▶ _OBJECTIVE_:
What is needed is an exact copy of the lines from the one containing "# Two round" to the one containing "for node in", both lines included, and no other lines.
====
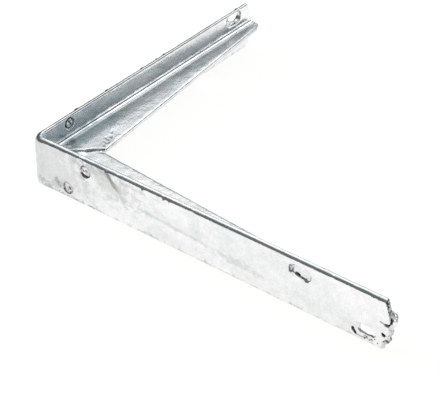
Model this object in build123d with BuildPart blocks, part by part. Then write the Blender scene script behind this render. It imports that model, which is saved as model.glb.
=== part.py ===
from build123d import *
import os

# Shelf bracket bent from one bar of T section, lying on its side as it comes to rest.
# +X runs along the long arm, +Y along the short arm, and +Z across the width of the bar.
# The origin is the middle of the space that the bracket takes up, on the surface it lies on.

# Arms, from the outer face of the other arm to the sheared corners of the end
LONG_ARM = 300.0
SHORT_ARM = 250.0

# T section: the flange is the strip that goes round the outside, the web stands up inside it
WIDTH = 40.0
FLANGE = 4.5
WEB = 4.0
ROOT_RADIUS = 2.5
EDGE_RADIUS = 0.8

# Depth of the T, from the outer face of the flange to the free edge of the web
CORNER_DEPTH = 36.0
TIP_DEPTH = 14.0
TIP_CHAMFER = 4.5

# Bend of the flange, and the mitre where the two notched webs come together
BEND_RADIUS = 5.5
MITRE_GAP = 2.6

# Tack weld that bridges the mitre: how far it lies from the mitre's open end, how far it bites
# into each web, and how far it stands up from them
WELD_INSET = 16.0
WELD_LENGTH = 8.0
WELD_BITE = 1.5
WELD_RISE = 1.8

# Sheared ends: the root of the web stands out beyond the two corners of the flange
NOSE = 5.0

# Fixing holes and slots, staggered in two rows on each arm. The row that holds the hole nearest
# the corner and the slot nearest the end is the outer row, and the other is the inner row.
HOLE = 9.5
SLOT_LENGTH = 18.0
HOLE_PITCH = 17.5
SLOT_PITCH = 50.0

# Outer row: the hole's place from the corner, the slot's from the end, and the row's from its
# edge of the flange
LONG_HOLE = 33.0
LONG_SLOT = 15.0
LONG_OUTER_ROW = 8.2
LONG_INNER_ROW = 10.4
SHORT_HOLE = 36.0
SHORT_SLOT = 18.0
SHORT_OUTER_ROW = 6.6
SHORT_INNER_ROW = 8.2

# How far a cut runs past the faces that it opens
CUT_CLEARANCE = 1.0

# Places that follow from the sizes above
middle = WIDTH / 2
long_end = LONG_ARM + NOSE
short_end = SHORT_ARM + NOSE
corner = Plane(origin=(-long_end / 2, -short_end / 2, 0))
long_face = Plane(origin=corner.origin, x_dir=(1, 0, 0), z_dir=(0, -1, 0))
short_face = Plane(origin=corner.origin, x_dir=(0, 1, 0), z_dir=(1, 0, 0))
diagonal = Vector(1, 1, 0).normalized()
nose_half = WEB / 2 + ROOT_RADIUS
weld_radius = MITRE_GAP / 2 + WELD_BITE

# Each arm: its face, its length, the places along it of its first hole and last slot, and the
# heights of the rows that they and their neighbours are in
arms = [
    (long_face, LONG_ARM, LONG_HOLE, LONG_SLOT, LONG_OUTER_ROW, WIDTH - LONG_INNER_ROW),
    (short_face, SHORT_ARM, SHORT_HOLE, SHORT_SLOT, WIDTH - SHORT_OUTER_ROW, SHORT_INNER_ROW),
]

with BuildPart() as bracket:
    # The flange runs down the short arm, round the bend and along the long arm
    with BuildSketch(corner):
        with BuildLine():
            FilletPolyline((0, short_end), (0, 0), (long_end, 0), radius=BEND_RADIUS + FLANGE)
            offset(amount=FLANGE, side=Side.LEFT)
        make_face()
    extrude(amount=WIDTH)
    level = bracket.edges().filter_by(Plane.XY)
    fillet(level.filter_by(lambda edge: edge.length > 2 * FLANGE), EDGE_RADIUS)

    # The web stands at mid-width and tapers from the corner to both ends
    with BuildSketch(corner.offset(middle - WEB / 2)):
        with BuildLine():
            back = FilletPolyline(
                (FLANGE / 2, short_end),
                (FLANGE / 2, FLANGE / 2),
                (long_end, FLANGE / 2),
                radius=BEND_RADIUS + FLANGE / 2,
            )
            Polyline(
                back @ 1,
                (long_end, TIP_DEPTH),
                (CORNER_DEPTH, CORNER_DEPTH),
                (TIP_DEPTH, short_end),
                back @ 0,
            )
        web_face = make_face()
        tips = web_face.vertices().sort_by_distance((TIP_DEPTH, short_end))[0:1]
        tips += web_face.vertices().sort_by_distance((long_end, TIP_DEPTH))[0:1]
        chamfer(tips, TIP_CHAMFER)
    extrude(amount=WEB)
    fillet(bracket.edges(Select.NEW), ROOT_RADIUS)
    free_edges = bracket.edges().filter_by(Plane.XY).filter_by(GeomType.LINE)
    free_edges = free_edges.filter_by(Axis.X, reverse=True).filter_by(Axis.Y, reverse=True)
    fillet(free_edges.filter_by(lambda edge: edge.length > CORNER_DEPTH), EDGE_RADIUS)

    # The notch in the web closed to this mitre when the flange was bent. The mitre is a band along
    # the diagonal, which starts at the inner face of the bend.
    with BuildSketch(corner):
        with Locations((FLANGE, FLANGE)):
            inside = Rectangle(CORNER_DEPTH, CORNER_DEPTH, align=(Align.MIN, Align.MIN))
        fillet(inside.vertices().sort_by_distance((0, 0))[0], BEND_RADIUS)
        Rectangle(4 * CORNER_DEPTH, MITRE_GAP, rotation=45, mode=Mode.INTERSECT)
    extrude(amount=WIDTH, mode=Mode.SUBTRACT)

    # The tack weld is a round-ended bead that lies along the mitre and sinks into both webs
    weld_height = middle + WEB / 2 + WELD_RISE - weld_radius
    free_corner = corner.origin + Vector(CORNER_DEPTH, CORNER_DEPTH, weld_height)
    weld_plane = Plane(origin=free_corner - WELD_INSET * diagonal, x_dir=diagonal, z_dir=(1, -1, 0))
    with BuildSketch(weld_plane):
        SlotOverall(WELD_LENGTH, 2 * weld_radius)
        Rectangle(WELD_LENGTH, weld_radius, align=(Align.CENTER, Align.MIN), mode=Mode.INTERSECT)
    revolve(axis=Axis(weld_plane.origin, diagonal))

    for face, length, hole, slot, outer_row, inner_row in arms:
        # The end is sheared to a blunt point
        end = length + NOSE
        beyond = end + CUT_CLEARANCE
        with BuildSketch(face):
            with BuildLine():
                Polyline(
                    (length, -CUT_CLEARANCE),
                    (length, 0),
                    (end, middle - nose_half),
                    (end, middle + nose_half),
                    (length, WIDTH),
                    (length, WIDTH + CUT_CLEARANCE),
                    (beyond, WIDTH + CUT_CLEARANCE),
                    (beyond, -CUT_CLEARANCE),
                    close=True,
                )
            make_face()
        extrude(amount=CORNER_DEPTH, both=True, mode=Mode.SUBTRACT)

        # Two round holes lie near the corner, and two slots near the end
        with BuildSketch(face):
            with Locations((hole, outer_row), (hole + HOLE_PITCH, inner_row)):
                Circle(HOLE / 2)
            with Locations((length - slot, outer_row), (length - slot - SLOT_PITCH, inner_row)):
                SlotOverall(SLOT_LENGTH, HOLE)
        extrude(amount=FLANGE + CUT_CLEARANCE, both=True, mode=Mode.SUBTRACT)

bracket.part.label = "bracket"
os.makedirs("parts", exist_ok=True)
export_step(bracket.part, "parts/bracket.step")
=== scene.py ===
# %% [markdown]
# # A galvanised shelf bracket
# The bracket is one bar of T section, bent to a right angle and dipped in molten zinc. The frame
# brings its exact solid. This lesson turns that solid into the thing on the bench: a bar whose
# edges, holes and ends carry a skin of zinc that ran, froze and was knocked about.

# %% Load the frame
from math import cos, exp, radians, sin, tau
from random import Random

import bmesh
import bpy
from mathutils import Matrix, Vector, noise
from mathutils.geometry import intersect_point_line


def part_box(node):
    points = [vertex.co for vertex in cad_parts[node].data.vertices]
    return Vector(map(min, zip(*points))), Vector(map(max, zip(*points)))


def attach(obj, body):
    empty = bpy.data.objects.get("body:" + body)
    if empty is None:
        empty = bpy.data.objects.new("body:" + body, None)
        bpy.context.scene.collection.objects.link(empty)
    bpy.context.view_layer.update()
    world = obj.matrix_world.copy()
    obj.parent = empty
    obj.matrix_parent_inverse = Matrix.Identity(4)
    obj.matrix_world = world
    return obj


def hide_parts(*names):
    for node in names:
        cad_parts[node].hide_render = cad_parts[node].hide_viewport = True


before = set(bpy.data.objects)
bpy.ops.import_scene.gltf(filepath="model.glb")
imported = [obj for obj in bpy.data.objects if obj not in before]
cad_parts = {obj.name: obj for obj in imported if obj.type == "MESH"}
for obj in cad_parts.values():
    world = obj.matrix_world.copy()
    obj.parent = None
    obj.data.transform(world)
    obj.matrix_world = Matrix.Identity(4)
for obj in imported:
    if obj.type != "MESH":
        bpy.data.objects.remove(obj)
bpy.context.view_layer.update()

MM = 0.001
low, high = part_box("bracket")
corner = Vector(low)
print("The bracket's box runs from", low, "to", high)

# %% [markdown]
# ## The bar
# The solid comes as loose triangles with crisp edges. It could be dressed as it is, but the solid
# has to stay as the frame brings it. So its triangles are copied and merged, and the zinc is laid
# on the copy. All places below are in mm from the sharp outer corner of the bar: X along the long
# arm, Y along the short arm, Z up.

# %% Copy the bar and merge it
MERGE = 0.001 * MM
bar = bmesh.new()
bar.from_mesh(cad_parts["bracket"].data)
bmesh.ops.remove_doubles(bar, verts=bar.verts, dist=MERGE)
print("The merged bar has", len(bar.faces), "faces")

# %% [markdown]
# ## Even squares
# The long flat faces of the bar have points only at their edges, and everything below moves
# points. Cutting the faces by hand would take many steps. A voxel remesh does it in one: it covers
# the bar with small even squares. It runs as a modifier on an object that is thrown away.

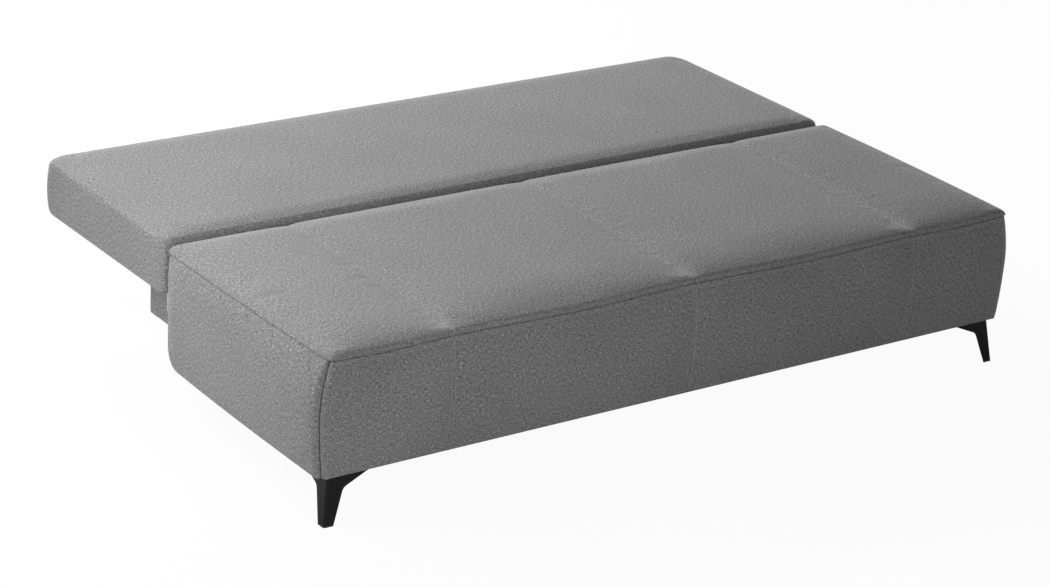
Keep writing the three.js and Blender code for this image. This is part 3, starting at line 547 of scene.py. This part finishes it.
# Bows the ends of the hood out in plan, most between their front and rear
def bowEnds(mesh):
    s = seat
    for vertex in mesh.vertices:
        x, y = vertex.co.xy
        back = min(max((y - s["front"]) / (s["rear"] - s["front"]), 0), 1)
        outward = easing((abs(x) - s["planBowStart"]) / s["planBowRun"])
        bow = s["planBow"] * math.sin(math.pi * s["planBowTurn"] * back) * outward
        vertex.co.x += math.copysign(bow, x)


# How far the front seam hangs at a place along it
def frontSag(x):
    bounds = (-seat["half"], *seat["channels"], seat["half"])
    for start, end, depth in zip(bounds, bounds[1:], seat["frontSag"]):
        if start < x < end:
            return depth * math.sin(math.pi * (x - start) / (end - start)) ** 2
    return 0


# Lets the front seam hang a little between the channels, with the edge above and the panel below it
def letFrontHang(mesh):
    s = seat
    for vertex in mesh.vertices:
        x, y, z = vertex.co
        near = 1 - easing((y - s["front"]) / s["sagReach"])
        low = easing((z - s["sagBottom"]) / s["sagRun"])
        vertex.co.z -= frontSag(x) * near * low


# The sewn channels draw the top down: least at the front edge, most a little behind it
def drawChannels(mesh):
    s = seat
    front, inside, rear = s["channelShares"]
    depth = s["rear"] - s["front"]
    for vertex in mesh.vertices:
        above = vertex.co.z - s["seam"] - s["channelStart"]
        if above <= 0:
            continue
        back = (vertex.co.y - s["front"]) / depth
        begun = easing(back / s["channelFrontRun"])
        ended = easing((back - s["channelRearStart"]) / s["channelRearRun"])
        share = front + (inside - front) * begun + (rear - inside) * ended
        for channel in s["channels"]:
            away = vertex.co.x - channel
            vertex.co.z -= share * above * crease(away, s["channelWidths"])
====
▶ _TASK SOLUTION_:
        # Two round holes lie near the corner, and two slots near the end
        with BuildSketch(face):
            with Locations((hole, outer_row), (hole + HOLE_PITCH, inner_row)):
                Circle(HOLE / 2)
            with Locations((length - slot, outer_row), (length - slot - SLOT_PITCH, inner_row)):
                SlotOverall(SLOT_LENGTH, HOLE)
        extrude(amount=FLANGE + CUT_CLEARANCE, both=True, mode=Mode.SUBTRACT)

bracket.part.label = "bracket"
os.makedirs("parts", exist_ok=True)
export_step(bracket.part, "parts/bracket.step")
=== scene.py ===
# %% [markdown]
# # A galvanised shelf bracket
# The bracket is one bar of T section, bent to a right angle and dipped in molten zinc. The frame
# brings its exact solid. This lesson turns that solid into the thing on the bench: a bar whose
# edges, holes and ends carry a skin of zinc that ran, froze and was knocked about.

# %% Load the frame
from math import cos, exp, radians, sin, tau
from random import Random

import bmesh
import bpy
from mathutils import Matrix, Vector, noise
from mathutils.geometry import intersect_point_line


def part_box(node):
    points = [vertex.co for vertex in cad_parts[node].data.vertices]
    return Vector(map(min, zip(*points))), Vector(map(max, zip(*points)))


def attach(obj, body):
    empty = bpy.data.objects.get("body:" + body)
    if empty is None:
        empty = bpy.data.objects.new("body:" + body, None)
        bpy.context.scene.collection.objects.link(empty)
    bpy.context.view_layer.update()
    world = obj.matrix_world.copy()
    obj.parent = empty
    obj.matrix_parent_inverse = Matrix.Identity(4)
    obj.matrix_world = world
    return obj


def hide_parts(*names):
    for node in names:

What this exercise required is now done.